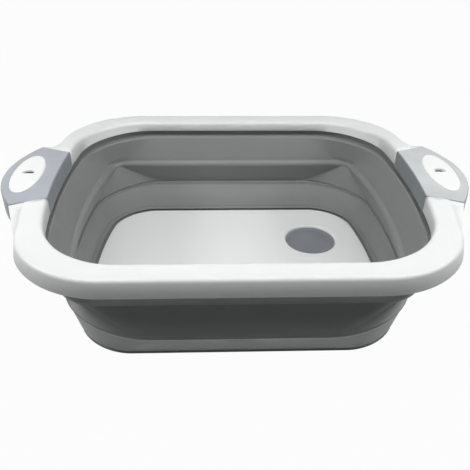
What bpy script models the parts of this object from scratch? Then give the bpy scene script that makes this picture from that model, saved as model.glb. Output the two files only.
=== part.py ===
import math

import bmesh
import bpy

# Driving dimensions in metres. Plan outlines are half length, half width, corner radius.
RIM_TOP_OUT = (0.1512, 0.1396, 0.0580)
RIM_LOW_OUT = (0.1523, 0.1425, 0.0605)
RIM_TOP_IN = (0.1331, 0.1202, 0.0495)
RIM_LOW_IN = (0.1331, 0.1207, 0.0540)
RIDGE = (0.1322, 0.1189, 0.0563)
UPPER_END_IN = (0.1223, 0.1123, 0.0193)
UPPER_END_OUT = (0.1275, 0.1180, 0.0245)
FOLD_IN = (0.1177, 0.1079, 0.0130)
FOLD_OUT = (0.1203, 0.1105, 0.0156)
BULGE_IN = (0.1256, 0.1193, 0.0629)
BULGE_OUT = (0.1284, 0.1218, 0.0656)
FOOT_IN = (0.1176, 0.1039, 0.0383)
FOOT_OUT = (0.1216, 0.1098, 0.0447)
BASE_OUT = (0.1188, 0.1049, 0.0361)
BOARD = (0.1118, 0.0973, 0.0325)
END_BOW = 0.0140

# Heights stack up from the surface that the basin stands on.
BASE_Z = 0.0
BOARD_TOP_Z = 0.0076
FOOT_RISE = 0.0010
LOWER_BAND = 0.0231
MIDDLE_BAND = 0.0235
UPPER_BAND = 0.0277
UPPER_END_RISE = 0.0070
RIDGE_DROP = 0.0056
INNER_WALL_TALL = 0.0095
SKIRT_TALL = 0.0121
FLANGE_REACH = 0.0010
GRIP_RISE = 0.0046
GRIP_TALL = 0.0160
GRIP_ROOF = 0.0041
WEB_ABOVE_FLANGE = 0.0010

FOOT_Z = BOARD_TOP_Z + FOOT_RISE
BULGE_Z = BOARD_TOP_Z + LOWER_BAND
FOLD_Z = BULGE_Z + MIDDLE_BAND
UPPER_END_Z = FOLD_Z + UPPER_END_RISE
RIDGE_Z = FOLD_Z + UPPER_BAND
INNER_WALL_Z = RIDGE_Z + RIDGE_DROP
FLANGE_TOP_Z = INNER_WALL_Z + FLANGE_REACH
RIM_TOP_Z = INNER_WALL_Z + INNER_WALL_TALL
SKIRT_Z = RIM_TOP_Z - SKIRT_TALL
GRIP_TOP_Z = RIM_TOP_Z + GRIP_RISE
GRIP_LOW_Z = GRIP_TOP_Z - GRIP_TALL
TAB_TOP_Z = GRIP_TOP_Z - GRIP_ROOF
WEB_LOW_Z = FLANGE_TOP_Z + WEB_ABOVE_FLANGE

# Walls, clearances and small features.
SKIN = 0.0022
GAP = 0.0003
CUT_REACH = 0.0100
FLANGE_IN = 0.0026
FLANGE_OUT = 0.0066
LEDGE_DROP = 0.0002
CREVICE_DROP = 0.0008
BOARD_LIP = 0.0030
BOARD_LIP_TALL = 0.0042
BOARD_THICK = 0.0038
FOOT_RING_WIDTH = 0.0060
DRAIN_BOSS_WALL = 0.0030
DRAIN_BOSS_CLEAR = 0.0003
HUMP_FROM_X = 0.0900
HUMP_FULL_Y = 0.0550
HUMP_NONE_Y = 0.1080
BOARD_STEP_Z = BASE_Z + BOARD_LIP_TALL

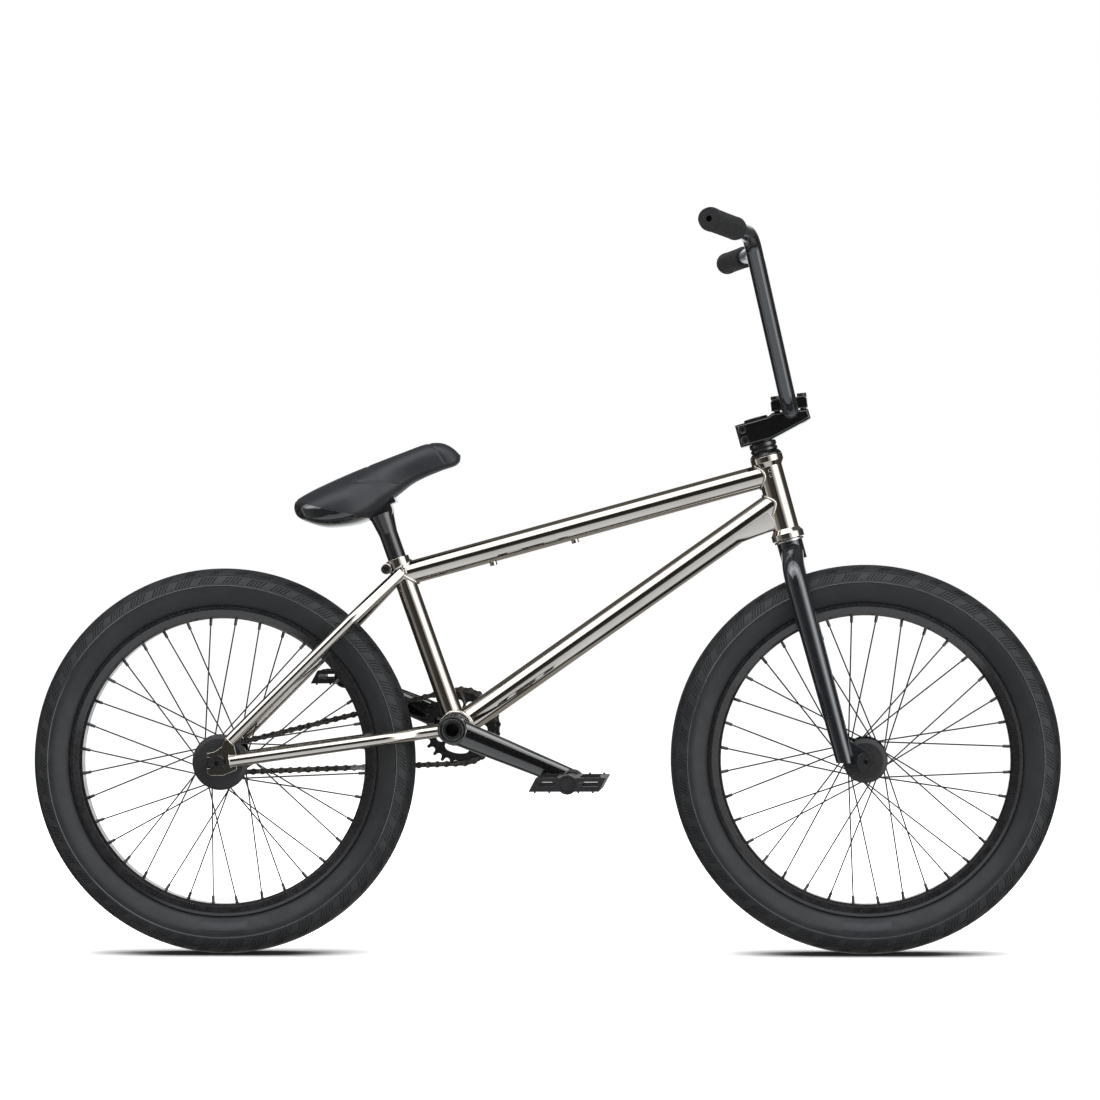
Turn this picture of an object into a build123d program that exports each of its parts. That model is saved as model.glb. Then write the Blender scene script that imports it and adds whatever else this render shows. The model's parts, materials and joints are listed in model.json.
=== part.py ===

* [THE EXERCISE]: Please return the data above exactly as given.

* [ANSWER TO THE PROBLEM]:
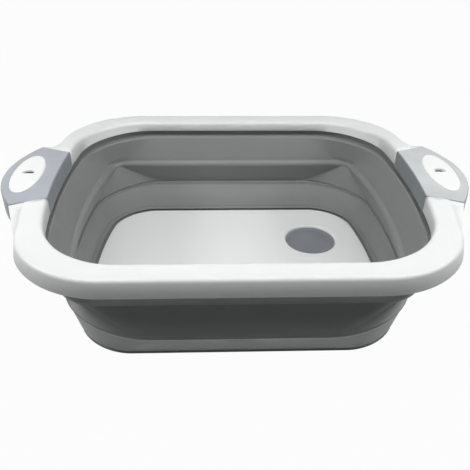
What bpy script models the parts of this object from scratch? Then give the bpy scene script that makes this picture from that model, saved as model.glb. Output the two files only.
=== part.py ===
import math

import bmesh
import bpy

# Driving dimensions in metres. Plan outlines are half length, half width, corner radius.
RIM_TOP_OUT = (0.1512, 0.1396, 0.0580)
RIM_LOW_OUT = (0.1523, 0.1425, 0.0605)
RIM_TOP_IN = (0.1331, 0.1202, 0.0495)
RIM_LOW_IN = (0.1331, 0.1207, 0.0540)
RIDGE = (0.1322, 0.1189, 0.0563)
UPPER_END_IN = (0.1223, 0.1123, 0.0193)
UPPER_END_OUT = (0.1275, 0.1180, 0.0245)
FOLD_IN = (0.1177, 0.1079, 0.0130)
FOLD_OUT = (0.1203, 0.1105, 0.0156)
BULGE_IN = (0.1256, 0.1193, 0.0629)
BULGE_OUT = (0.1284, 0.1218, 0.0656)
FOOT_IN = (0.1176, 0.1039, 0.0383)
FOOT_OUT = (0.1216, 0.1098, 0.0447)
BASE_OUT = (0.1188, 0.1049, 0.0361)
BOARD = (0.1118, 0.0973, 0.0325)
END_BOW = 0.0140

# Heights stack up from the surface that the basin stands on.
BASE_Z = 0.0
BOARD_TOP_Z = 0.0076
FOOT_RISE = 0.0010
LOWER_BAND = 0.0231
MIDDLE_BAND = 0.0235
UPPER_BAND = 0.0277
UPPER_END_RISE = 0.0070
RIDGE_DROP = 0.0056
INNER_WALL_TALL = 0.0095
SKIRT_TALL = 0.0121
FLANGE_REACH = 0.0010
GRIP_RISE = 0.0046
GRIP_TALL = 0.0160
GRIP_ROOF = 0.0041
WEB_ABOVE_FLANGE = 0.0010

FOOT_Z = BOARD_TOP_Z + FOOT_RISE
BULGE_Z = BOARD_TOP_Z + LOWER_BAND
FOLD_Z = BULGE_Z + MIDDLE_BAND
UPPER_END_Z = FOLD_Z + UPPER_END_RISE
RIDGE_Z = FOLD_Z + UPPER_BAND
INNER_WALL_Z = RIDGE_Z + RIDGE_DROP
FLANGE_TOP_Z = INNER_WALL_Z + FLANGE_REACH
RIM_TOP_Z = INNER_WALL_Z + INNER_WALL_TALL
SKIRT_Z = RIM_TOP_Z - SKIRT_TALL
GRIP_TOP_Z = RIM_TOP_Z + GRIP_RISE
GRIP_LOW_Z = GRIP_TOP_Z - GRIP_TALL
TAB_TOP_Z = GRIP_TOP_Z - GRIP_ROOF
WEB_LOW_Z = FLANGE_TOP_Z + WEB_ABOVE_FLANGE

# Walls, clearances and small features.
SKIN = 0.0022
GAP = 0.0003
CUT_REACH = 0.0100
FLANGE_IN = 0.0026
FLANGE_OUT = 0.0066
LEDGE_DROP = 0.0002
CREVICE_DROP = 0.0008
BOARD_LIP = 0.0030
BOARD_LIP_TALL = 0.0042
BOARD_THICK = 0.0038
FOOT_RING_WIDTH = 0.0060
DRAIN_BOSS_WALL = 0.0030
DRAIN_BOSS_CLEAR = 0.0003
HUMP_FROM_X = 0.0900
HUMP_FULL_Y = 0.0550
HUMP_NONE_Y = 0.1080
BOARD_STEP_Z = BASE_Z + BOARD_LIP_TALL

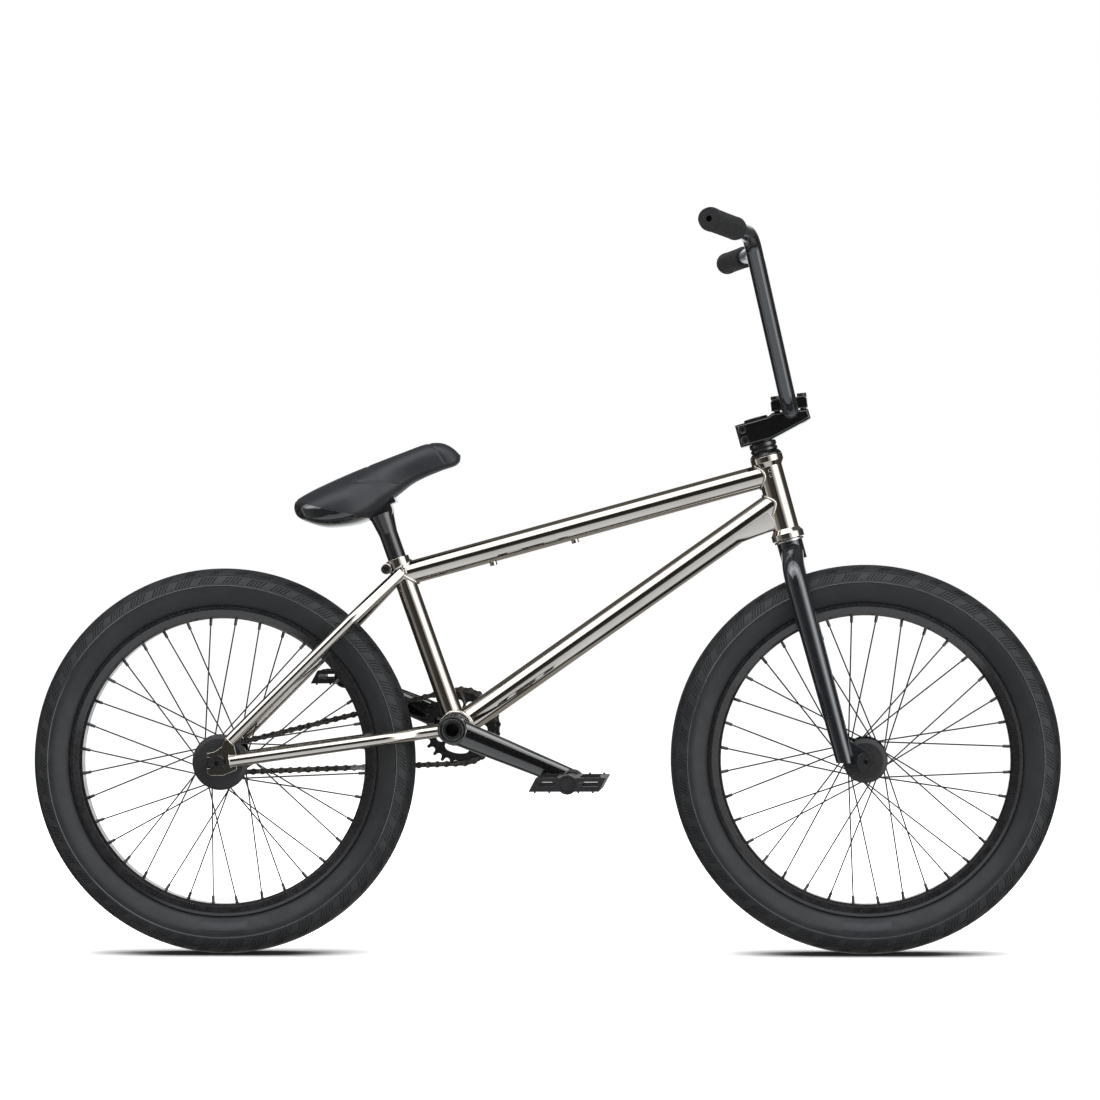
Turn this picture of an object into a build123d program that exports each of its parts. That model is saved as model.glb. Then write the Blender scene script that imports it and adds whatever else this render shows. The model's parts, materials and joints are listed in model.json.
=== part.py ===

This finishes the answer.